YOUR GOAL
Can you return the records below exactly as they stand, but only from the first line through the one with "of the bag."?

PROVIDED ENTRIES
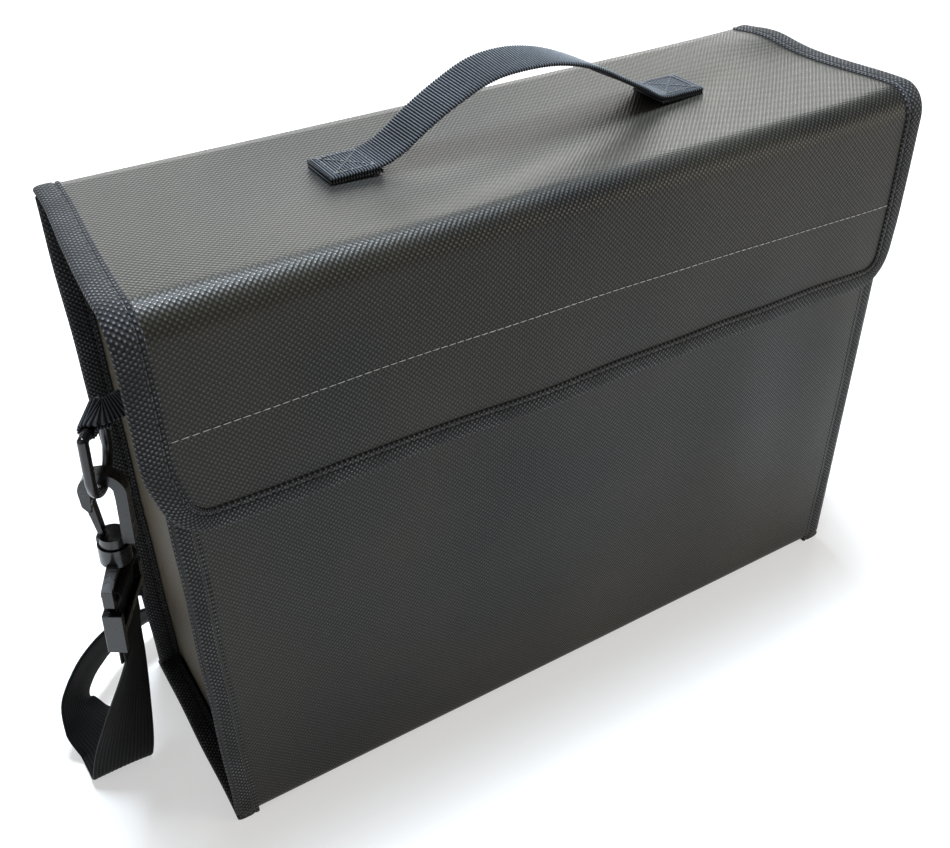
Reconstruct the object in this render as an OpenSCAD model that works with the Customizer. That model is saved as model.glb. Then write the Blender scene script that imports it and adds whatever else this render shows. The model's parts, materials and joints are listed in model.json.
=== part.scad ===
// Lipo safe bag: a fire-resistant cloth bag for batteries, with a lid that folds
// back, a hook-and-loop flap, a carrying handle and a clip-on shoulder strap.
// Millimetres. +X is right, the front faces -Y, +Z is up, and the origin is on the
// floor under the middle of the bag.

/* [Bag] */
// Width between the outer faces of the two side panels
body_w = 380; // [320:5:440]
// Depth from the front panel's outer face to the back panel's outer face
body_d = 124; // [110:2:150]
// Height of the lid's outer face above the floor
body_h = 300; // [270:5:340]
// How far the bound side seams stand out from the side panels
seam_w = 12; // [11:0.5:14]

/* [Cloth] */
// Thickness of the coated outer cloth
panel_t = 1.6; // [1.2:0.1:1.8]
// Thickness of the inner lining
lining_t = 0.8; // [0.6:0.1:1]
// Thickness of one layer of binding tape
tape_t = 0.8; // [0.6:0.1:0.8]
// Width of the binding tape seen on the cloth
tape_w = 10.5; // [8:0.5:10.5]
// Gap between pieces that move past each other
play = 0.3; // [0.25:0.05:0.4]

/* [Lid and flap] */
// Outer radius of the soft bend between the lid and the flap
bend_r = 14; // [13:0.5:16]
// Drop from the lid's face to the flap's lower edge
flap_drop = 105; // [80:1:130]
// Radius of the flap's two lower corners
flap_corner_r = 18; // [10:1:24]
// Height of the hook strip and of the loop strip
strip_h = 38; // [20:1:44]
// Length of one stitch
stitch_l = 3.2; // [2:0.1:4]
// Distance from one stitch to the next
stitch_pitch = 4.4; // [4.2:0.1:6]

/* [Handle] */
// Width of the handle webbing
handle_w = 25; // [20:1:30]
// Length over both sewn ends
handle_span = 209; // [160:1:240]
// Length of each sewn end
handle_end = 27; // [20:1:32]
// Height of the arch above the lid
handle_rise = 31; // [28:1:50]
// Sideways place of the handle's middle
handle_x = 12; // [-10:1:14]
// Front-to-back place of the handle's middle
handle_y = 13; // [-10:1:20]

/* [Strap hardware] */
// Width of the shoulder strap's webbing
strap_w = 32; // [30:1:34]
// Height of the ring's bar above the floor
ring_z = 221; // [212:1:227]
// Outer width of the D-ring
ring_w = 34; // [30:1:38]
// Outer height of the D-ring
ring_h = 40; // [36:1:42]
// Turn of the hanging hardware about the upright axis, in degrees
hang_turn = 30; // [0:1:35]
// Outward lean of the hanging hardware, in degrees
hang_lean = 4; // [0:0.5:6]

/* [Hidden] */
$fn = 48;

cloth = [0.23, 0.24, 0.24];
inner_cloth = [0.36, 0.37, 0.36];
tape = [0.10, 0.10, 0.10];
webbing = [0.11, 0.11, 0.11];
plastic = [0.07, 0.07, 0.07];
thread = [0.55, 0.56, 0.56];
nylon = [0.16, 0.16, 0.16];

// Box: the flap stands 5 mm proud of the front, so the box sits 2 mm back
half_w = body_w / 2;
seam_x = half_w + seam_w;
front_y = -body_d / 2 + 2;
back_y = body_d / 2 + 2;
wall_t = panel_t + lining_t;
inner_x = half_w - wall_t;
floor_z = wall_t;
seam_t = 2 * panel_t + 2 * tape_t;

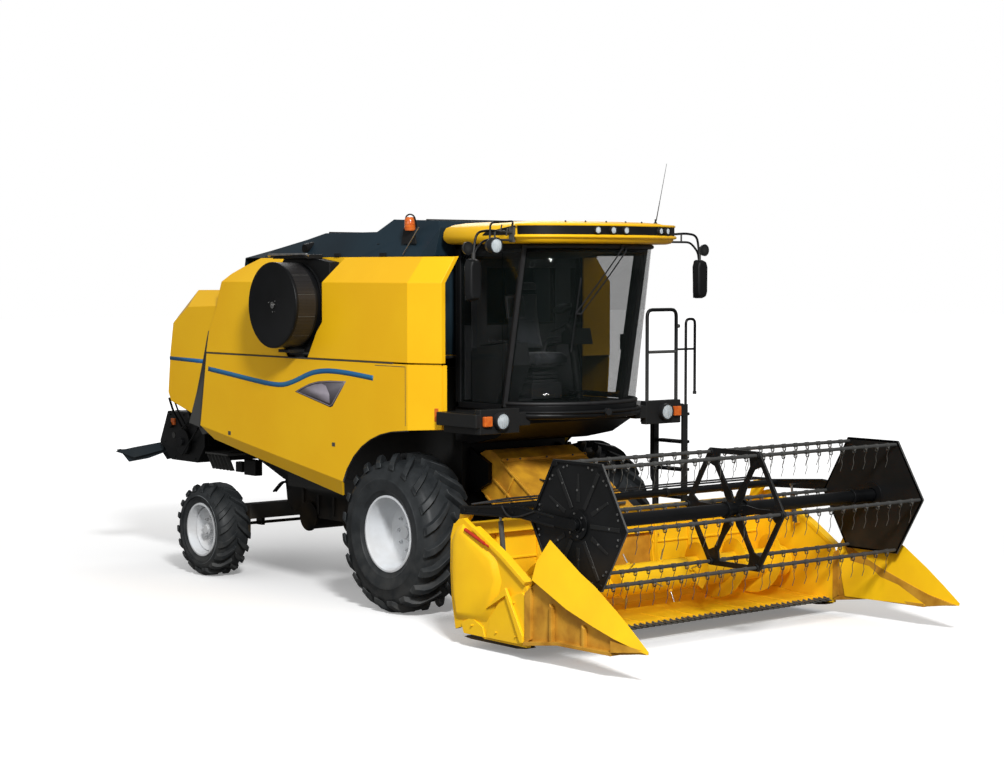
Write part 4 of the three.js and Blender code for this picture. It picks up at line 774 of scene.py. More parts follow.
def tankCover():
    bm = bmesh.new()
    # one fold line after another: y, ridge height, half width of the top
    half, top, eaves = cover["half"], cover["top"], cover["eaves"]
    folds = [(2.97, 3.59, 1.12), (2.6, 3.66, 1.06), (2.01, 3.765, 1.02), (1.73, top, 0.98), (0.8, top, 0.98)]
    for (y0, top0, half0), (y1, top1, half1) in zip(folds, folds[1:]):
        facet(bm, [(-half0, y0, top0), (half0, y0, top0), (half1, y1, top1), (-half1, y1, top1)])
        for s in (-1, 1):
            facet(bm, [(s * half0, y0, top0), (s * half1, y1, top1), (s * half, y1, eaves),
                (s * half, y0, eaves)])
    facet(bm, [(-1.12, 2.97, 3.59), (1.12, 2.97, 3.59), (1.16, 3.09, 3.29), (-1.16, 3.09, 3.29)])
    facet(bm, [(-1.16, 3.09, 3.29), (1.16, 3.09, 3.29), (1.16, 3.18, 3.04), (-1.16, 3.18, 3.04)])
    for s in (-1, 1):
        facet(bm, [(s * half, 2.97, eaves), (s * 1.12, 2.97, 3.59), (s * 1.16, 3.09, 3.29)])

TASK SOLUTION
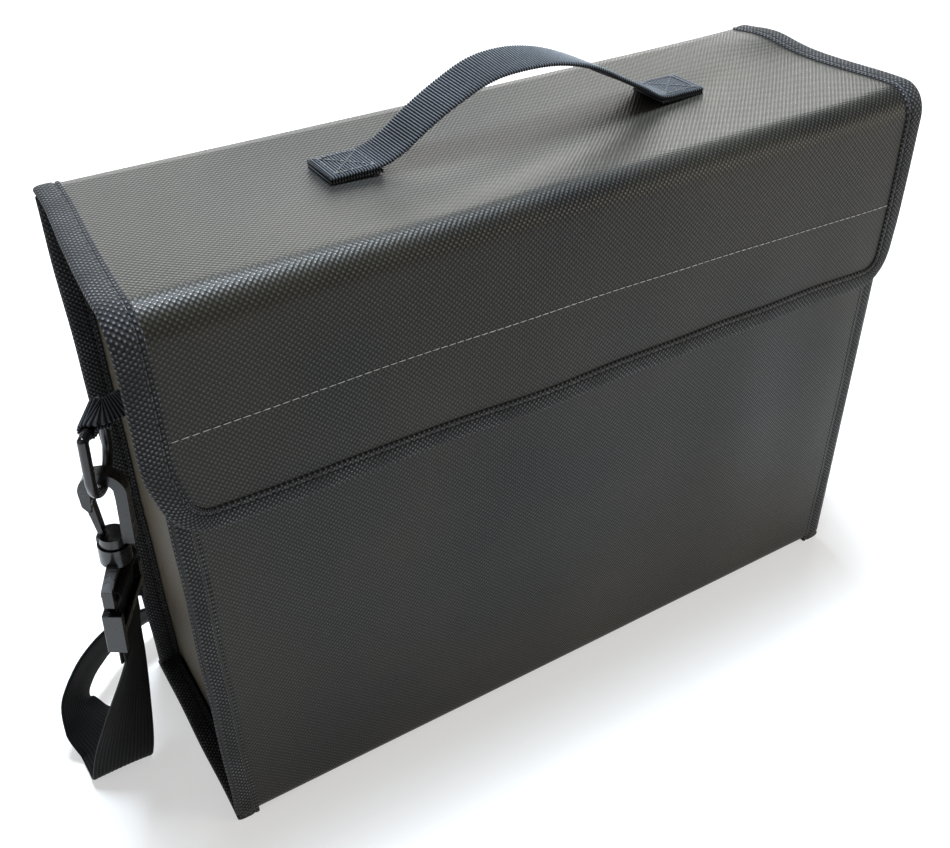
Reconstruct the object in this render as an OpenSCAD model that works with the Customizer. That model is saved as model.glb. Then write the Blender scene script that imports it and adds whatever else this render shows. The model's parts, materials and joints are listed in model.json.
=== part.scad ===
// Lipo safe bag: a fire-resistant cloth bag for batteries, with a lid that folds
// back, a hook-and-loop flap, a carrying handle and a clip-on shoulder strap.
// Millimetres. +X is right, the front faces -Y, +Z is up, and the origin is on the
// floor under the middle of the bag.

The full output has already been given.